Students involved in the Vision Circle will have the issues they are facing assessed, create goals and bring supports and closure to the situation. There will be bi-weekly home visits with an outreach worker to work with the client or family and the opportunity for families to go to cultural ceremonies, sweats and other culturally significant functions.
“I guess my ideal is that if we do it right, then the kids are engaged in their learning and stay there and are able to complete high school and manage all of the issues they are dealing with appropriately and they are able to be successful,” Murch said. She wants to ensure that the students aren’t just successful in school, but in life.
As part of the work, the division did a forum for aboriginal students and has plans to create a youth action group to help improve things in Wild Rose schools for aboriginal youth.
School divisions around Central Alberta have worked on initiatives to help aboriginal youth.
The Red Deer Public School District runs the Aboriginal Family and School Frontline Program, which has been underway for a couple of decades. The program now serves students both in Red Deer Public and Red Deer Catholic Regional School Division schools, with three teachers and two educational assistants in close to 40 schools helping students in a variety of ways.
Around 770 students out of close to 10,000 in Red Deer Public self-identify as aboriginal and 300 out of 6,000 students in the Catholic division do.
“We have recognized not just in our district, but across the province that there are aboriginal students who have not achieved at the same level. There is a gap in achievement between First Nations, Métis and Inuit students and non-aboriginal students. We have always been working on that and done a variety of programs,” said Bruce Buruma, director of community relations with Red Deer Public.
He said in the past the program has provided many cultural experiences for all of the students in the district, but is undergoing a bit of a shift this year. In the past school year, Alberta Education has put First Nation, Métis and Inuit student achievement as one of the goals for school divisions. The goal looks at measurable criteria, such as provincial achievement test results, diploma exams, high school completion, Rutherford Scholarship eligibility and transition rate to post-secondary education.
“I think one of the biggest opportunities we have to improve the success of aboriginal students is to engage with the community, to engage with parents and much of that has to happen at a school level. When I look at the Aboriginal Frontline Program, we are there as a service and a support,” Buruma said.

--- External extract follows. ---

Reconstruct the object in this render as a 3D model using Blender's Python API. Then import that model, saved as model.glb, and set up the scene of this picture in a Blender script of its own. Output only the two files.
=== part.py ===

The staff will do presentations at the schools connecting curriculum across all grade levels and subject areas to look at the infusion of aboriginal perspectives in each of the courses of study, Buruma said. Red Deer Public launched its Aboriginal 10 course open to students in both Catholic and public school divisions this year through the Outreach School Centre.
“It’s really important for all students to have an appreciation and an understanding of First Nations people and aboriginal people,” Buruma said. He said it means there will be better understanding in schools and the community.
Paul Stewart, associate superintendent of student services with the Red Deer Catholic, said it’s a matter of getting students the help they need, whether it is academic or learning more about their culture. Programs such as a drumming club at St. Teresa of Avila School, funded through the First Nation, Métis and Inuit funding, as well as money from the parent council and school, have allowed all students at the school to enjoy a cultural experience.
“We have workers that are so aware of the culture that they can meet the students in their places of everyday life. They can look at a holistic lifelong learning with the students and experiential learning. Having aboriginal frontline lets us meet these students where they’re at and in their culture,” Stewart said.
In Chinook’s Edge School Division, Iris Loewen, co-ordinator for FNMI programs and the library co-ordinator for the division, has compiled resources for teachers to learn about aboriginal culture, as well as offering sessions with students herself. There are 400 to 450 students in Chinook’s Edge who identify as aboriginal.
In one project, Loewen collected First Nations artifacts, including bison hides, bone tools, jewelry and toys that students can examine while wearing white gloves. Students get to guess what the artifacts might have been used for before doing more in-depth study. Before they get to see the tools, Loewen will share a number of First Nations stories with them. She has created a wiki, a special website for teachers, expounding on the items and culture for teachers who can also use the artifact kit with their students.
Loewen consults with elders and other First Nations people, as well as reading extensively, to learn about aboriginal culture and how First Nations people wish to be understood and represented.
In the Wolf Creek Public Schools, there are 325 students who identify as being of First Nations, Métis or Inuit background. The division has three FNMI liaison workers and educational assistants that provide academic support for students who help the connect the students to the school environment, said Wanda Christensen, assistant superintendent of student services with Wolf Creek.
“They play a supportive role and work in the FNMI community to help facilitate communication and correspondence between the school and family,” Christensen said. “The attendance of our FNMI students has increased due to this type of intervention.”